There is no hard fast rule regarding the number of colours one needs in their palette. It is yet another overwhelming decision that awaits the beginner, and can also be quite difficult for the indecisive artists among us. There's no need to worry though, as there’s no way to go “wrong” about this. Here are a few suggestions, from the very basic to the more elaborate.
As simple as that, we can paint using just one colour. Most people I know who’ve started that way would go for a Payne’s grey, a neutral tint or a black paint. It’s an excellent way to learn how to handle the paint, the water, the brush and the paper. One colour is extremely easy to carry around and it’s also very inexpensive. Working with just a dark paint can also allow you to focus on the play of light and shadows, to understand contrast better. It’s perfect for learning the medium, or working through focused studies of lighting and composition.

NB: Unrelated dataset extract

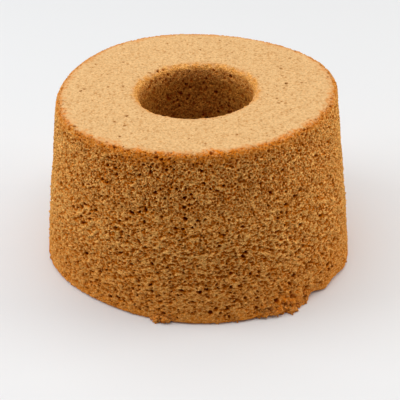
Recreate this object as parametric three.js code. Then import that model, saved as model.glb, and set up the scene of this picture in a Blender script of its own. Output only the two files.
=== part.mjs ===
// A small chiffon cake, turned out of its tin and stood on the side that rose open to the oven.
// The tin's narrow, flat base is uppermost, and the tin's tapered tube has left a hole right through.
// Millimetres, +Z up. The origin is on the surface the cake stands on, under the middle of its outline.
import * as THREE from "three";

// Driving dimensions
const TIN_DIAMETER = 121; // across the tin's open top, where the cake now stands
const HEIGHT = 66;

// The outer wall and the hole, which taper as the tin does
const BASE_RADIUS = TIN_DIAMETER / 2;
const RIM_RADIUS = 0.876 * BASE_RADIUS;
const WALL_BULGE = 0.3; // the soft crumb swells this far past a straight taper, half way up
const HOLE_TOP_RADIUS = 0.365 * BASE_RADIUS;
const HOLE_BASE_RADIUS = 0.31 * BASE_RADIUS;

// Rounded edges
const RIM_ROUND = 1.0; // outer edge of the top
const HOLE_ROUND = 3.0; // the hole's edge at the top
const FOOT_ROUND = 1.2; // both edges of the foot
const CROWN = 0.5; // the top's middle stands this much above its two edges

// How the soft cake strays from round: so many swells, each so far out, the first one at this angle
const RIM_SWELLS = [
  { count: 1, out: 0.9, at: 172 },
  { count: 2, out: 0.2, at: -42 },
  { count: 3, out: 0.9, at: -2 },
  { count: 4, out: 0.6, at: 28 },
];
const FOOT_SWELLS = [
  { count: 2, out: 0.7, at: -46 },
  { count: 3, out: 0.6, at: -44 },
  { count: 4, out: 0.8, at: 34 },
  { count: 5, out: 0.9, at: -26 },
];
const HOLE_SWELLS = [
  { count: 1, out: 1.8, at: -100 },
  { count: 2, out: 0.4, at: 68 },
];
const TOP_LEAN = 0.009; // the top rises this much for each millimetre towards +X

// Where the foot's edge tore as it left the tin: a push out or in, and how far its underside lifts
const TEARS = [
  { at: -60, halfWidth: 10, out: 2.0, lift: 0 },
  { at: -46, halfWidth: 6, out: -1.8, lift: 1.0 },
  { at: -76, halfWidth: 5, out: 0.5, lift: 0.3 },
  { at: -103, halfWidth: 4, out: -0.3, lift: 0.4 },
  { at: -34, halfWidth: 10, out: -1.2, lift: 0.4 },
  { at: 38, halfWidth: 9, out: 1.1, lift: 0 },
  { at: 96, halfWidth: 6, out: -1.1, lift: 1.0 },
  { at: 151, halfWidth: 8, out: 0.9, lift: 0.6 },
];
const TEAR_HEIGHT = 7; // a tear fades out this far up the wall
const TEAR_DEPTH = 5; // and this far in under the foot

// How finely the faceted solid follows the form
const SECTORS = 84;
const WALL_ROWS = 16;
const HOLE_ROWS = 8;
const TOP_ROWS = 5;
const FOOT_ROWS = 3;
const ROUND_ROWS = 3;

const CRUMB_COLOUR = 0xd9a566;

const { lerp, degToRad } = THREE.MathUtils;

// Half way up, a wall that runs from base to top stands out by bulge.
const taper = (base, top, bulge, share) =>
  lerp(base, top, share) + bulge * Math.sin(Math.PI * share);

const wallRadius = (z) =>
  taper(BASE_RADIUS, RIM_RADIUS, WALL_BULGE, z / HEIGHT);

const holeRadius = (z) =>
  taper(HOLE_BASE_RADIUS, HOLE_TOP_RADIUS, 0, z / HEIGHT);

// Points along a quarter turn of an edge, from one angle to another in degrees, without its last point.
function roundedEdge(radius, z, round, from, to) {
  const points = [];
  for (let i = 0; i < ROUND_ROWS; i++) {
    const angle = degToRad(lerp(from, to, i / ROUND_ROWS));
    points.push(
      new THREE.Vector2(
        radius + round * Math.cos(angle),
        z + round * Math.sin(angle),
      ),
    );
  }
  return points;
}

// The cake cut through on one side: round the foot, up the wall, over the top and down the hole.
function sectionOutline() {
  const points = [];
  const footOut = wallRadius(0) - FOOT_ROUND;
  const footIn = holeRadius(0) + FOOT_ROUND;
  const rimOut = wallRadius(HEIGHT) - RIM_ROUND;
  const rimIn = holeRadius(HEIGHT) + HOLE_ROUND;

  for (let i = 0; i < FOOT_ROWS; i++)
    points.push(new THREE.Vector2(lerp(footIn, footOut, i / FOOT_ROWS), 0));
  points.push(...roundedEdge(footOut, FOOT_ROUND, FOOT_ROUND, -90, 0));
  for (let i = 0; i < WALL_ROWS; i++) {
    const z = lerp(FOOT_ROUND, HEIGHT - RIM_ROUND, i / WALL_ROWS);
    points.push(new THREE.Vector2(wallRadius(z), z));
  }
  points.push(...roundedEdge(rimOut, HEIGHT - RIM_ROUND, RIM_ROUND, 0, 90));
  for (let i = 0; i < TOP_ROWS; i++) {
    const share = i / TOP_ROWS;
    const z = HEIGHT + CROWN * Math.sin(Math.PI * share);
    points.push(new THREE.Vector2(lerp(rimOut, rimIn, share), z));
  }
  points.push(...roundedEdge(rimIn, HEIGHT - HOLE_ROUND, HOLE_ROUND, 90, 180));
  for (let i = 0; i < HOLE_ROWS; i++) {
    const z = lerp(HEIGHT - HOLE_ROUND, FOOT_ROUND, i / HOLE_ROWS);
    points.push(new THREE.Vector2(holeRadius(z), z));
  }
  points.push(...roundedEdge(footIn, FOOT_ROUND, FOOT_ROUND, 180, 270));
  points.push(points[0].clone());
  return points;
}

const swell = (swells, angle) =>
  swells.reduce(
    (sum, { count, out, at }) =>
      sum + out * Math.cos(count * (angle - degToRad(at))),
    0,
  );

// A smooth hump: 1 at the middle, 0 from halfWidth outwards.
const hump = (offset, halfWidth) =>
  Math.abs(offset) < halfWidth
    ? Math.cos((0.5 * Math.PI * offset) / halfWidth) ** 2
    : 0;

// How far a tear pushes the foot's edge out and lifts it, at an angle in radians.
function tornEdge(angle) {
  const edge = { out: 0, lift: 0 };
  for (const { at, halfWidth, out, lift } of TEARS) {
    const offset = THREE.MathUtils.euclideanModulo(
      THREE.MathUtils.radToDeg(angle) - at + 180,
      360,
    );
    const share = hump(offset - 180, halfWidth);
    edge.out += out * share;
    edge.lift += lift * share;
  }
  return edge;
}

// Moves a point of the round form to where the soft, torn cake has it.
function soften(point) {
  const angle = Math.atan2(point.y, point.x);
  const radius = Math.hypot(point.x, point.y);
  const share = THREE.MathUtils.clamp(point.z / HEIGHT, 0, 1);
  const inner = holeRadius(point.z);
  const outer = wallRadius(point.z);
  const across = THREE.MathUtils.clamp(
    (radius - inner) / (outer - inner),
    0,
    1,
  );

  const outside = lerp(
    swell(FOOT_SWELLS, angle),
    swell(RIM_SWELLS, angle),
    share,
  );
  const inside = swell(HOLE_SWELLS, angle);
  const { out, lift } = tornEdge(angle);
  const nearFoot = hump(point.z, TEAR_HEIGHT);
  const nearEdge = hump(outer - radius, TEAR_DEPTH);
  const moved =
    radius + lerp(inside, outside, across) + out * nearFoot * nearEdge;

  const x = moved * Math.cos(angle);
  const y = moved * Math.sin(angle);
  const z = point.z + share * TOP_LEAN * x + lift * nearFoot * nearEdge;
  return point.set(x, y, z);
}

function cakeGeometry() {
  const geometry = new THREE.LatheGeometry(sectionOutline(), SECTORS);
  geometry.rotateX(Math.PI / 2);
  const position = geometry.getAttribute("position");
  const point = new THREE.Vector3();
  for (let i = 0; i < position.count; i++) {
    soften(point.fromBufferAttribute(position, i));
    position.setXYZ(i, point.x, point.y, point.z);
  }
  // The origin goes under the middle of the outline, at the foot.
  geometry.computeBoundingBox();
  const box = geometry.boundingBox;
  geometry.translate(
    -(box.min.x + box.max.x) / 2,
    -(box.min.y + box.max.y) / 2,
    -box.min.z,
  );
  geometry.computeVertexNormals();
  return geometry;
}

const cake = new THREE.Mesh(
  cakeGeometry(),
  new THREE.MeshStandardMaterial({
    color: CRUMB_COLOUR,
    roughness: 0.95,
    metalness: 0,
  }),
);
cake.name = "cake";

const chiffonCake = new THREE.Group();
chiffonCake.name = "chiffon_cake";
chiffonCake.add(cake);

export default chiffonCake;
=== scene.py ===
"""A small chiffon cake, turned out of its tin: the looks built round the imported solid.

The cake stands on the side that rose open to the oven. Its wall is torn, open crumb full of small
bubbles, its top is the pale skin that lay on the tin's base, and its foot is the browned edge of the
side that was open. Sizes are millimetres, apart from the studio's, and a mesh is scaled to metres when
its shape is finished.
"""

import logging
import math
from dataclasses import dataclass, field
from enum import Enum
from typing import ClassVar

import bmesh
import bpy
import numpy as np
from mathutils import Euler, Matrix, Vector


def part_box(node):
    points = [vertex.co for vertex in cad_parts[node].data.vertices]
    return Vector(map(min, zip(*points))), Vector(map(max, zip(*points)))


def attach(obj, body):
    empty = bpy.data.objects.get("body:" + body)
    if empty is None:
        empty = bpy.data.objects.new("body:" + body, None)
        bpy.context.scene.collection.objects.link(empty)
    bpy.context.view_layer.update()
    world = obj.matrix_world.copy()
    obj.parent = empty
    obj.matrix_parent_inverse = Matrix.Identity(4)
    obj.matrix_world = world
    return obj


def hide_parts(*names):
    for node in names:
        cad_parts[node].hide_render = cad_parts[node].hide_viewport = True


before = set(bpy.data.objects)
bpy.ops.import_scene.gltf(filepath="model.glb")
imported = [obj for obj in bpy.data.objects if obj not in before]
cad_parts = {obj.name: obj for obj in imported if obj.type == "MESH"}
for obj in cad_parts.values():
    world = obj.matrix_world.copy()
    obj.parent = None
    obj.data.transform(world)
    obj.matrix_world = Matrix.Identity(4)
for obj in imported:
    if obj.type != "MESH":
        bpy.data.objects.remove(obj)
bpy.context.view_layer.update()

MM = 0.001
CLOSE = 0.0001  # points nearer than this many millimetres count as one
FAR = 9.0  # further than any distance between bubbles that counts
NODE = "cake"
BODY = "root"

log = logging.getLogger("chiffon_cake")


# Small numeric helpers

Value = float | np.ndarray


def lerp(low: Value, high: Value, share: Value) -> Value:
    """Returns the value that lies share of the way from low to high."""
    return low + (high - low) * share


def ease(start: float, end: float, value: Value) -> Value:
    """Returns a smooth step from 0 at start to 1 at end, which may be below start."""
    share = np.clip((value - start) / (end - start), 0.0, 1.0)
    return share * share * (3.0 - 2.0 * share)


def hump(offset: Value, half_width: float) -> Value:
    """Returns a smooth hump: 1 where offset is 0, and 0 from half_width outwards."""
    inside = np.abs(offset) < half_width
    return np.where(inside, np.cos(0.5 * np.pi * offset / half_width) ** 2, 0.0)


def around(angle: np.ndarray) -> np.ndarray:
    """Returns angles in radians brought to between half a turn back and half a turn on."""
    return (angle + np.pi) % (2.0 * np.pi) - np.pi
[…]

With three colours, we can create any type of colour triad we want. The most common is a primary colour triad (cyan, magenta and yellow or red, yellow and blue are good examples). The advantage of reaching for primary colours is that it can help work out how to mix our colours, but they are not the only option. Painter Anders Zorn would often paint in oil with only four colours: white, black, red and yellow ochre. We could convert that into a watercolour triad by keeping the black, red and yellow ochre, our white would be the paper. There is so much variety in the yellow, red/magenta and blue/cyan ranges that we can customise any kind of triad. You can choose your favourite from those three categories and see what kind of triad that makes.
A palette of three colours is still very easy to carry and not very expensive. However, it is much more versatile than a single colour.

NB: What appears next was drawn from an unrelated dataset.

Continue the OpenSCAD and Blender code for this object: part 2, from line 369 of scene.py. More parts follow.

The most common way of selecting a palette of six colours is to choose two hues for each primary colour. This means having a cool yellow, a warm yellow, a magenta (or cool red), a warm red, a cool blue (or cyan) and a warm blue. Expanding the range of the primary triad this way makes for the most vivid mixes easily, and it’s also a very quick way to mix muted colours.
Of course, you could pick any six colours you want. I recently set up a palette of six colours in my Etchr palette. I did a few text mixes and ended up selecting a yellow, a magenta, a red, a greenish blue, a reddish blue, and a brown. I realised that I rarely need two yellows and can work with a single neutral yellow. Doing that leaves me with a space I can use for a brown, to quickly mix with the blue to have a nice neutral grey.
If we are looking at ready-made, prepackaged palettes, twelve colours is the most common format available. They will usually have a variation of two yellows, two reds, two blues, two greens, two earth tones, black and white. Depending on the specifics of each palette, it is usually a good basic selection. It’s not optimal or the most versatile, in my opinion, but a decent place to start. It’s very easy to replace colours gradually as we get more familiar with the set. With twelve colours, there’s a nice balance of primary, mixing colours and convenience colours (like green). It’s more complex to learn how to mix specific colours with twelve paints than with three, but it’s still a very manageable number of options.
That’s a lot of colours! With a selection this large, we have plenty of room for all the convenience colours we need, plus a solid selection of basic colours. There’s even space to include personal favourites. The more I paint, the more I realise that I often reach for colours that are never part of smaller sets. With a large palette, I can have those colours along with the rest and not feel like I’m missing something. That’s what I like to call a “signature” palette.
Some palettes of this size will be quite large, but you can also find small palettes crafted to hold a lot of colours (the Etchr palette being one of them!). It’s also a possibility to only fill a few of the wells, and add more gradually. The size of the palette and it’s wells will depend on your needs.
Ultimately, it’s all up to what you want to achieve. More colours is not necessarily better, just as less colours can become too time-consuming (from having to mix everything). The takeaway is that there’s no need to worry about the number of colours in your palette, but it's a good start to know your options. Go at your speed, follow your instinct. After all, any number of colours is fine as long as one paints.